Given task: Gather each line of the entries below that includes "bodies".

Supplied data:

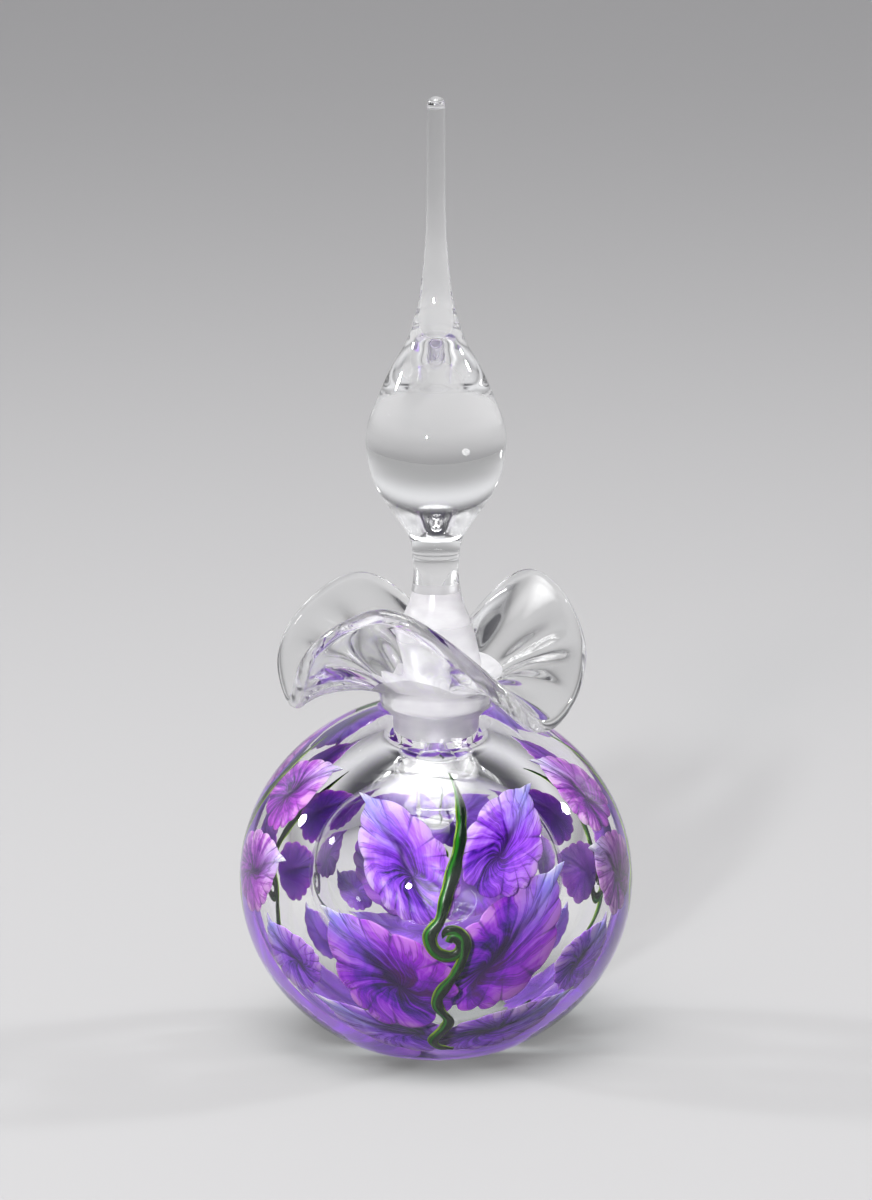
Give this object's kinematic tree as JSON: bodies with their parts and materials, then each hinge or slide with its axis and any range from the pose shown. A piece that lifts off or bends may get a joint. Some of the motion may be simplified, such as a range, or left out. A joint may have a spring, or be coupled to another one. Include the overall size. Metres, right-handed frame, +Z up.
{
  "type": "perfume bottle",
  "caption": "Round art-glass perfume bottle with violet petals sealed in the wall, a ruffled lip and a tall ground-glass stopper that lifts out.",
  "frame": {"origin": "centre of the flat ground base", "axes": "+Z up through the stopper's point, -Y towards the front flower, +X to its right"},
  "size_m": [0.0852, 0.0852, 0.205],
  "materials": {
    "clear_glass": "fire-polished clear art glass",
    "ground_glass": "ground matt, white and translucent, clear above and below the ground cone",
    "petal_glass": "streaked violet, lilac at the edges and near-black in the creases",
    "vine_glass": "dark green, nearly opaque"
  },
  "bodies": {
    "bottle": {"outer_casing": "clear_glass", "inner_gather": "clear_glass", "lip_collar": "clear_glass", "petal_front_upper_left": "petal_glass", "petal_front_upper_right": "petal_glass", "petal_front_lower_left": "petal_glass", "petal_front_lower_right": "petal_glass", "petal_front_base_left": "petal_glass", "petal_front_base_right": "petal_glass", "petal_right_upper_left": "petal_glass", "petal_right_upper_right": "petal_glass", "petal_right_middle_left": "petal_glass", "petal_right_middle_right": "petal_glass", "petal_right_lower_left": "petal_glass", "petal_right_lower_right": "petal_glass", "petal_right_base_left": "petal_glass", "petal_right_base_right": "petal_glass", "petal_back_upper_left": "petal_glass", "petal_back_upper_right": "petal_glass", "petal_back_lower_left": "petal_glass", "petal_back_lower_right": "petal_glass", "petal_back_base_left": "petal_glass", "petal_back_base_right": "petal_glass", "petal_left_upper_left": "petal_glass", "petal_left_upper_right": "petal_glass", "petal_left_middle_left": "petal_glass", "petal_left_middle_right": "petal_glass", "petal_left_lower_left": "petal_glass", "petal_left_lower_right": "petal_glass", "petal_left_base_left": "petal_glass", "petal_left_base_right": "petal_glass", "vine_front": "vine_glass", "vine_right": "vine_glass", "vine_back": "vine_glass", "vine_left": "vine_glass"},
    "stopper": {"stopper_spire": "clear_glass", "stopper_bulb": "clear_glass", "stopper_plug": "ground_glass"}
  },
  "joints": [
    {"name": "stopper_lift", "type": "slide", "parent": "bottle", "child": "stopper", "axis": [0, 0, 1], "range_m": [0, 0.06]}
  ]
}
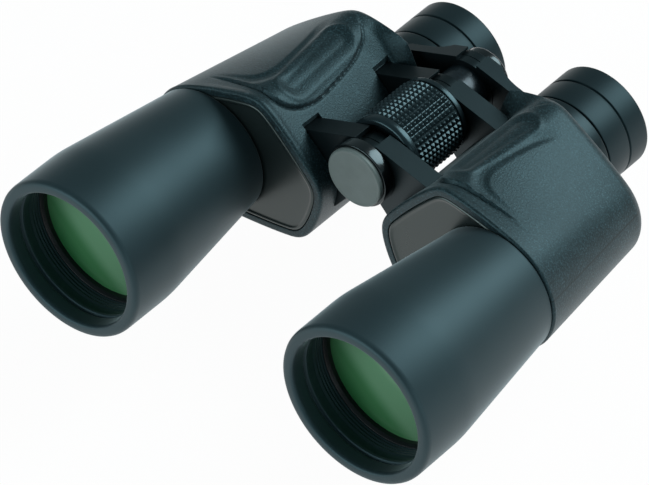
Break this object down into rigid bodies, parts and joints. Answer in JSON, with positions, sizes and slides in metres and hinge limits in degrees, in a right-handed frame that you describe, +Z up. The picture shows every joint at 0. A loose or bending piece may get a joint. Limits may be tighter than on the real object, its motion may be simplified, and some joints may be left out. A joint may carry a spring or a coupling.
{
  "type": "binoculars",
  "caption": "Porro-prism binoculars with a folding hinge, knurled focus wheel moving the eyepiece bridge, dioptre ring and pull-off front cap.",
  "frame": {"origin": "middle of the base: centre of the bounding box in X and Y, at its lowest height", "axes": "+X to the right barrel as seen from behind the objectives, +Y from the objective rims to the eyecups along the optical axes, +Z up"},
  "size_m": [0.1922, 0.1816, 0.0652],
  "materials": {
    "casting": "satin",
    "armour": "fine pebbled matte",
    "cover_plate": "satin",
    "barrel_skin": "satin",
    "coated_glass": "polished, green coating",
    "black_metal": "black satin",
    "shelf_metal": "machined",
    "prism_glass": "polished",
    "spring_steel": "satin",
    "axle_steel": "turned",
    "gloss_black": "gloss",
    "grey_cap": "brushed, grey",
    "wheel_rubber": "knurled",
    "stem_metal": "turned, black",
    "bridge_metal": "satin",
    "eyecup_rubber": "matte",
    "ring_plastic": "satin"
  },
  "bodies": {
    "right_half": {"right_prism_housing": "casting", "right_front_hinge_arm": "casting", "right_rear_hinge_arm": "casting", "right_armour": "armour", "right_front_cover": "cover_plate", "right_rear_cover": "cover_plate", "right_objective_barrel": "barrel_skin", "right_crown_lens": "coated_glass", "right_flint_lens": "coated_glass", "right_lens_ring": "black_metal", "right_prism_shelf": "shelf_metal", "right_rear_prism": "prism_glass", "right_front_prism": "prism_glass", "right_prism_straps": "spring_steel", "hinge_axle": "axle_steel", "hinge_nose": "gloss_black"},
    "left_half": {"left_prism_housing": "casting", "left_front_hinge_arm": "casting", "left_rear_hinge_arm": "casting", "left_armour": "armour", "left_front_cover": "cover_plate", "left_rear_cover": "cover_plate", "left_objective_barrel": "barrel_skin", "left_crown_lens": "coated_glass", "left_flint_lens": "coated_glass", "left_lens_ring": "black_metal", "left_prism_shelf": "shelf_metal", "left_rear_prism": "prism_glass", "left_front_prism": "prism_glass", "left_prism_straps": "spring_steel"},
    "cap": {"front_cap": "grey_cap"},
    "wheel": {"focus_wheel": "wheel_rubber"},
    "bridge": {"focus_stem": "stem_metal", "bridge_right_arm": "bridge_metal", "bridge_end_cap": "gloss_black"},
    "right_eyepiece": {"right_eyepiece_barrel": "black_metal", "right_field_lens": "coated_glass", "right_eye_lens": "coated_glass", "right_bezel": "black_metal"},
    "diopter": {"diopter_ring": "ring_plastic", "right_eyecup": "eyecup_rubber"},
    "left_eyepiece": {"bridge_left_arm": "bridge_metal", "left_eyepiece_barrel": "black_metal", "left_field_lens": "coated_glass", "left_eye_lens": "coated_glass", "left_bezel": "black_metal", "left_eyepiece_collar": "ring_plastic", "left_eyecup": "eyecup_rubber"}
  },
  "joints": [
    {"name": "fold", "type": "hinge", "parent": "right_half", "child": "left_half", "pos_m": [0, 0.0192, 0.0473], "axis": [0, 1, 0], "range_deg": [-19.4, 26.2]},
    {"name": "cap_pull", "type": "slide", "parent": "right_half", "child": "cap", "axis": [0, -1, 0], "range_m": [0, 0.014]},
    {"name": "focus_turn", "type": "hinge", "parent": "right_half", "child": "wheel", "pos_m": [0, 0.0207, 0.0473], "axis": [0, 1, 0], "range_deg": [-200, 257]},
    {"name": "focus_travel", "type": "slide", "parent": "right_half", "child": "bridge", "axis": [0, 1, 0], "range_m": [-0.0035, 0.0045]},
    {"name": "bridge_fold", "type": "hinge", "parent": "bridge", "child": "left_eyepiece", "pos_m": [0, 0.0572, 0.0473], "axis": [0, 1, 0], "range_deg": [-19.4, 26.2]},
    {"name": "diopter_shift", "type": "slide", "parent": "bridge", "child": "right_eyepiece", "axis": [0, 1, 0], "range_m": [-0.001, 0.001]},
    {"name": "diopter_turn", "type": "hinge", "parent": "right_eyepiece", "child": "diopter", "pos_m": [0.032, 0.0742, 0.026], "axis": [0, 1, 0], "range_deg": [-62, 62]}
  ],
  "couplings": [
    {"joint": "focus_turn", "follows": "focus_travel", "rad_per_m": 981.7},
    {"joint": "bridge_fold", "follows": "fold", "ratio": 1},
    {"joint": "diopter_turn", "follows": "diopter_shift", "rad_per_m": 1052.6}
  ]
}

The answer:
Give this object's kinematic tree as JSON: bodies with their parts and materials, then each hinge or slide with its axis and any range from the pose shown. A piece that lifts off or bends may get a joint. Some of the motion may be simplified, such as a range, or left out. A joint may have a spring, or be coupled to another one. Include the overall size. Metres, right-handed frame, +Z up.
  "bodies": {
Break this object down into rigid bodies, parts and joints. Answer in JSON, with positions, sizes and slides in metres and hinge limits in degrees, in a right-handed frame that you describe, +Z up. The picture shows every joint at 0. A loose or bending piece may get a joint. Limits may be tighter than on the real object, its motion may be simplified, and some joints may be left out. A joint may carry a spring or a coupling.
  "bodies": {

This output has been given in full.